There is no safe level of air pollution.
That's the finding of a 12-year study published in the New England Journal of Medicine looking at health records from nearly 61 million people on Medicare combined with a databank of pollution readings.
For every increase of 10 micrograms of a key type of pollutant known as PM2.5, death rates among seniors rose 7.3%. That's the equivalent of 120,000 deaths, said Qian Di, a doctoral student at the Harvard T.H. Chan School of Public Health and one of the study authors. The effects were the strongest for low-income Americans and people of color.
To put that figure into perspective, the World Health Organization has recommended a guideline level of 20 micrograms worldwide, which is a massive reduction from many countries that regularly exceed levels of 70 micrograms or more. Over the course of the study, the average levels the researchers observed ranged from about 6 to 16 micrograms.

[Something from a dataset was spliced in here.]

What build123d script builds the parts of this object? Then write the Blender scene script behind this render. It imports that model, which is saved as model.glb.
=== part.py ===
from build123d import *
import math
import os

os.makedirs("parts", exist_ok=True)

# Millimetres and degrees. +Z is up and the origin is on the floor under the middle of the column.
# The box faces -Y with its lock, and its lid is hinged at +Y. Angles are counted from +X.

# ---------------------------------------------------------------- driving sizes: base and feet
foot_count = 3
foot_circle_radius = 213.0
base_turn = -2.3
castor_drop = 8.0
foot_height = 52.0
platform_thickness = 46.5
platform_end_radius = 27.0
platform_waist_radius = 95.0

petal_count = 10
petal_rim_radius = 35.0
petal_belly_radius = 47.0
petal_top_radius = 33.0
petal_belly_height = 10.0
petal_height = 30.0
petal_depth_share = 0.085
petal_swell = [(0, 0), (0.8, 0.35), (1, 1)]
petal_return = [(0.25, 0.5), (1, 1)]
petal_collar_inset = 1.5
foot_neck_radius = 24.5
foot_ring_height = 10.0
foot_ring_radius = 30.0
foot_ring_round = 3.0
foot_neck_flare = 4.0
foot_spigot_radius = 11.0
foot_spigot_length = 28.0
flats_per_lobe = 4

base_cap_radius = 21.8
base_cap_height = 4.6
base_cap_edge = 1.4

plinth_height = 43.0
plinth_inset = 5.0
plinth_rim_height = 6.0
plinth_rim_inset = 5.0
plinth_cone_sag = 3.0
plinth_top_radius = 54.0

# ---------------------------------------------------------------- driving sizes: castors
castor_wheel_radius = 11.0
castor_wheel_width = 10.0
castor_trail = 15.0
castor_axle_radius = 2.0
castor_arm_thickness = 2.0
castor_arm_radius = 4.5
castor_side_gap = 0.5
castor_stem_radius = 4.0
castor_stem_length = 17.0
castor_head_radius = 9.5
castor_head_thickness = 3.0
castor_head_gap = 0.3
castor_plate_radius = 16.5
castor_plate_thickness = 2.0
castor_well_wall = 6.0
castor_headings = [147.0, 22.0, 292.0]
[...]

Even in years when the concentrations of that pollutant in an area were low and approached levels considered "safe," the researchers saw a connection between exposure and death rates, Di and his colleagues wrote in their study.
"It is clear from this study that there is not really a safe level of air pollution," said Brian Christman, who serves as vice chair of the department of medicine at Vanderbilt University Medical Center and was not directly involved in the research.

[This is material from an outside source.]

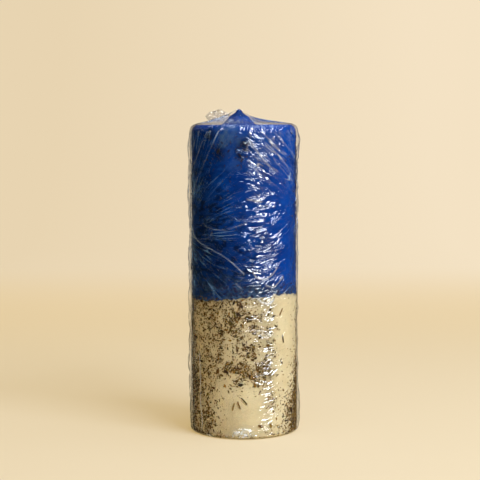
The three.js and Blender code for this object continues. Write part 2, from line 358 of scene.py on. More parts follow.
filmLook = {
    "tint": (0.76, 0.86, 1.0),
    "paintedBlueReflection": (0.08, 0.36, 1.0),     # painted reflection: the blue wax's colour given to its shine where it lies over the blue wax
    "faceOn": 0.10,                # share of light that both its faces return when seen square on
    "edgeOn": 0.62,
    "smoothest": 0.03,
    "patchiness": 0.14,
    "foldAlong": 13 * mm,          # reach of one swell of small folds, along and across them
    "foldAcross": 5 * mm,
    "foldLevels": 7,               # folds in one swell
    # thin lines: noise cells in one swell, along and across, half width in noise, strength
    "hairs": [(0.6, 1.7, 0.045, 1.0), (0.9, 3.3, 0.06, 0.7)],
    "foldDepth": 0.135 * mm,
    "slants": (16, -38, 84),       # the three ways the small folds slant (degrees)
    "gathered": (-88, 111),        # angle and height (mm) where the left side's folds run together
    "fanPerRadian": 5.5,
    "fanReach": 26 * mm,
    "crinkle": 0.04 * mm,
}


def flatNoise(tree, place, detail, distortion):
    inputs = {"Vector": place, "Scale": 1, "Detail": detail, "Distortion": distortion}
    return addNode(tree, "TexNoise", inputs, noise_dimensions="2D").outputs["Fac"]


# Folds that run along x: wave = sin(2 pi levels noise), the height lines of a cloudy noise, and
# line = 1 - |noise - 1/2| / width on two drawn-out noises, a thin line wherever each crosses its mean
def makeFoldGroup(levels, hairs):
    group, given, out = newGroup("foldWaves", {"Place": "Vector"}, {"Wave": "Float", "Line": "Float"})
    swing = mathNode(group, "MULTIPLY", flatNoise(group, given["Place"], 1, 0.4), 2 * math.pi * levels)
    total = 0.0
    for cellsAlong, cellsAcross, width, share in hairs:
        stretch = {0: given["Place"], 1: (cellsAlong, cellsAcross, 1)}
        drawn = addNode(group, "VectorMath", stretch, operation="MULTIPLY").outputs["Vector"]
        off = mathNode(group, "SUBTRACT", flatNoise(group, drawn, 0, 0.25), 0.5)
        near = mathNode(group, "DIVIDE", mathNode(group, "ABSOLUTE", off), width)
        thin = mathNode(group, "SUBTRACT", 1.0, near, True)
        total = mathNode(group, "MAXIMUM", mathNode(group, "MULTIPLY", thin, share), total)
    setInputs(group, out, {"Wave": mathNode(group, "SINE", swing), "Line": total})
    return group


foldGroup = makeFoldGroup(filmLook["foldLevels"], filmLook["hairs"])


def addFolds(tree, place):
    folds = addNode(tree, "Group", node_tree=foldGroup, inputs={"Place": place}).outputs
    return folds["Wave"], folds["Line"]


# Small folds along a slant of the sheet's own flat map
def slantedFolds(tree, flatMap, slant, look):
    inputs = {"Vector": flatMap, "Rotation": (0, 0, math.radians(slant)),
              "Scale": (look["foldAlong"], look["foldAcross"], 1)}
    return addFolds(tree, addNode(tree, "Mapping", vector_type="TEXTURE", inputs=inputs).outputs["Vector"])


# Small folds that run out from the point where the sheet gathers: place = (distance, bearing)
def fannedFolds(tree, flatMap, look):
    turn, height = look["gathered"]
    centre = (math.radians(turn) * wax["radius"], height * mm, 0)
    offset = addNode(tree, "VectorMath", {0: flatMap, 1: centre}, operation="SUBTRACT").outputs["Vector"]
    distance = addNode(tree, "VectorMath", {0: offset}, operation="LENGTH").outputs["Value"]
    parts = addNode(tree, "SeparateXYZ", {"Vector": offset}).outputs
    bearing = mathNode(tree, "ARCTAN2", parts["Y"], parts["X"])
    polar = addNode(tree, "CombineXYZ", {
        "X": mathNode(tree, "DIVIDE", distance, look["fanReach"]),
        "Y": mathNode(tree, "MULTIPLY", bearing, look["fanPerRadian"]),
    })
    wave, line = addFolds(tree, polar.outputs["Vector"])
    flatten = mathNode(tree, "DIVIDE", distance, look["fanReach"], True)
    return mathNode(tree, "MULTIPLY", wave, flatten), line


# Sum of values, each times its share of the place
def weighed(tree, values, shares):
    total = 0.0
    for value, share in zip(values, shares):
        total = mathNode(tree, "ADD", mathNode(tree, "MULTIPLY", value, share), total)
    return total


# Wave and line of all the small folds together, each way of folding by its share in "ways"
def foldSums(tree, look):
    flatMap = addNode(tree, "UVMap", uv_map="flatMap").outputs["UV"]
    folds = [slantedFolds(tree, flatMap, slant, look) for slant in look["slants"]]
    folds.append(fannedFolds(tree, flatMap, look))
    ways = addNode(tree, "Attribute", attribute_name="ways").outputs
    parts = addNode(tree, "SeparateColor", {"Color": ways["Color"]}).outputs
    shares = [parts["Red"], parts["Green"], parts["Blue"], ways["Alpha"]]
    return [weighed(tree, values, shares) for values in zip(*folds)]


# Share of the film that shines instead of letting light through:
# share = faceOn + edgeOn * facing ** 5 + layers + milk, where facing is nought square on and one
# edge-on
def shineShare(tree, milk, look):
    facing = addNode(tree, "LayerWeight", {"Blend": 0.5}).outputs["Facing"]
    edge = mathNode(tree, "MULTIPLY", mathNode(tree, "POWER", facing, 5), look["edgeOn"])
    share = mathNode(tree, "ADD", edge, look["faceOn"])
    added = mathNode(tree, "ADD", attributeValue(tree, "layers"), milk)
    return mathNode(tree, "ADD", share, added, True)


def filmNormal(tree, place, wave, look):
    deep = mathNode(tree, "MULTIPLY", wave, attributeValue(tree, "crumple"))
    crinkle = noiseValue(tree, place, scale=1100)
    fine = mathNode(tree, "MULTIPLY", crinkle, look["crinkle"] / look["foldDepth"])
    height = mathNode(tree, "ADD", deep, fine)
    bump = addNode(tree, "Bump", {"Strength": 1, "Distance": look["foldDepth"], "Height": height})
    return bump.outputs["Normal"]


# Clear film: see-through, and a mirror where it is seen edge-on or lies in several layers. Sharp folds
# turn it whitish: milk + lined * line
def filmMaterial(name, look):
    material, tree, shader = newMaterial(name)
    wave, line = foldSums(tree, look)
    lined = mathNode(tree, "MULTIPLY", line, attributeValue(tree, "lined"))
    milk = mathNode(tree, "ADD", attributeValue(tree, "milk"), lined)
    place = addNode(tree, "TexCoord").outputs["Object"]
    uneven = mathNode(tree, "MULTIPLY", noiseValue(tree, place, scale=260, detail=3), look["patchiness"])
    dull = mathNode(tree, "MULTIPLY", milk, -3.0)
    # Base colour: its tint, turned to the blue wax's colour as a painted reflection where the film lies over
    # the blue
    setInputs(tree, shader, {
        "Base Color": mixByAttribute(tree, "paintedBlueReflection", (*look["tint"], 1), look["paintedBlueReflection"]),
        "Roughness": mathNode(tree, "ADD", uneven, look["smoothest"]),
        "Metallic": mathNode(tree, "ADD", dull, 1.0, True),
        "Normal": filmNormal(tree, place, wave, look),
    })
    clear = addNode(tree, "BsdfTransparent").outputs["BSDF"]
    inputs = {"Fac": shineShare(tree, milk, look), 1: clear, 2: shader.outputs["BSDF"]}
    setSurface(tree, addNode(tree, "MixShader", inputs).outputs["Shader"])
    return material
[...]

For years, researchers have known about the close ties between exposure to high levels of pollutants and an uptick in death rates. They've also known that when regions manage to slash pollution levels, fewer people die.

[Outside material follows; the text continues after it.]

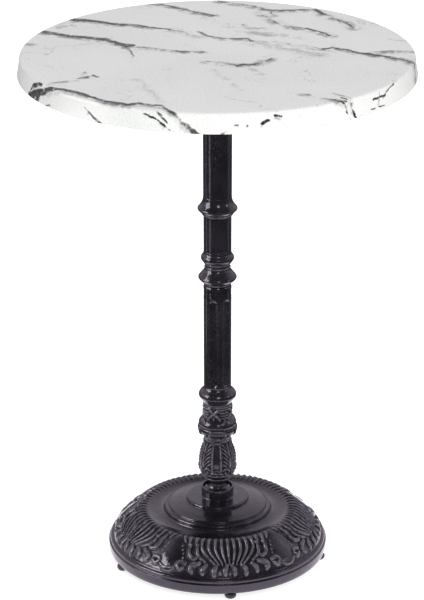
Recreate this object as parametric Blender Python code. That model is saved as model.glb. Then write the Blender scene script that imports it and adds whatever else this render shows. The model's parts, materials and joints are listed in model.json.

What they were less clear about, however, was how being exposed even to low levels of the particulates could have such drastic consequences over the long term.
“When you have a large study that shows that the current level of air pollution is toxic — I hope that’s something we can do something about,” Francesca Dominici, a professor of biostatistics at Harvard and another author on the study, told The New York Times.
In addition to studying the well-known pollutant PM2.5, which is known to be harmful because of its ability to penetrate and lodge deep inside the lungs, the researchers also looked at ozone concentrations, and found a similarly worrisome scenario. For every 10 part-per-billion rise in ozone concentration, the mortality rate among the elderly rose by 1.1%, which amounts to roughly 19,000 deaths.
To arrive at their conclusions, they drew from satellite and meteorological data, plus data gathered from close to 4,000 Environmental Protection Agency monitoring stations. Then, they followed their 60 million Medicare recipients and recorded nearly 23 million deaths over roughly a decade.
Average levels of the first pollutant — PM2.5 — ranged from 6 to 16 micrograms over the course of the study, while ozone concentrations ranged from about 36 to 56.
Given the stark findings they observed, the researchers concluded that current US policies are not strict enough to prevent pollution-related deaths. To make a bigger impact, policy makers need to further slash pollution.
"The data indicates that additional effort ... would save lives," said Christman.